Saat ini literasi asuransi di Indonesia sudah mencapai angka 31,7 persen. Angka tersebut tentu masih jauh dari angka literasi perbankan yang sudah mencapai 49,9 persen, sehingga ini menjadi PR bersama untuk lebih giat lagi membumikan asuransi.
Apa tantangan dan peluang dari industri asuransi Indonesia ke depan?
Kalau peluang kita merujuk pada UMKM, maka UMKM kita tuh sebesar 60%, artinya peluang ini yang belum kita garap. Jika kita garap itu akan cukup banyak, misalnya UMKM dari sisi risiko yang di luar dugaan, tetapi karena mereka sudah memiliki asuransi, maka jumlah kerugiannya akan ditanggung oleh asuransi, dan pihak UMKM bisa kembali melanjutkan bisnisny. Nah untuk ke depannya ini ya tadi, posisinya kita tetap harus melakukan edukasi dan literasi
Kalau peluang digital? Apakah akan menjadi kontributor pertumbuhan penetrasi asuransi?

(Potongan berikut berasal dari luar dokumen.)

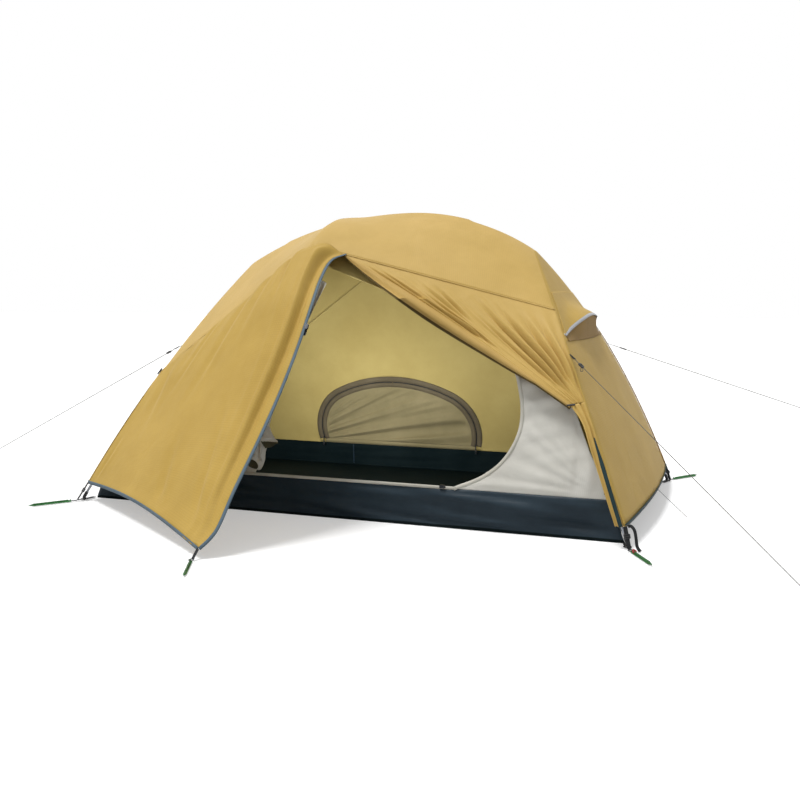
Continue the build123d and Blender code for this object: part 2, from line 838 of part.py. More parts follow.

Seperti yang tadi sudah dikatakan oleh OJK, kalau di bank itu lebih gampang dan mungkin sekarang sampai pada tahap di mana ibaratnya kalau kita sekarang ketinggalan dompet, itu tidak ada masalah. Tetapi kalau ketinggalan handphone itu menjadi masalah, karena dia enggak bisa bayar pakai QRIS. Kalau asuransi memang perlu kajian yang lebih dalam mengenai digital tadi, karena asuransi itu adalah janji yang dijual, ketika janji itu tidak ditepati itu akan menjadi dispute.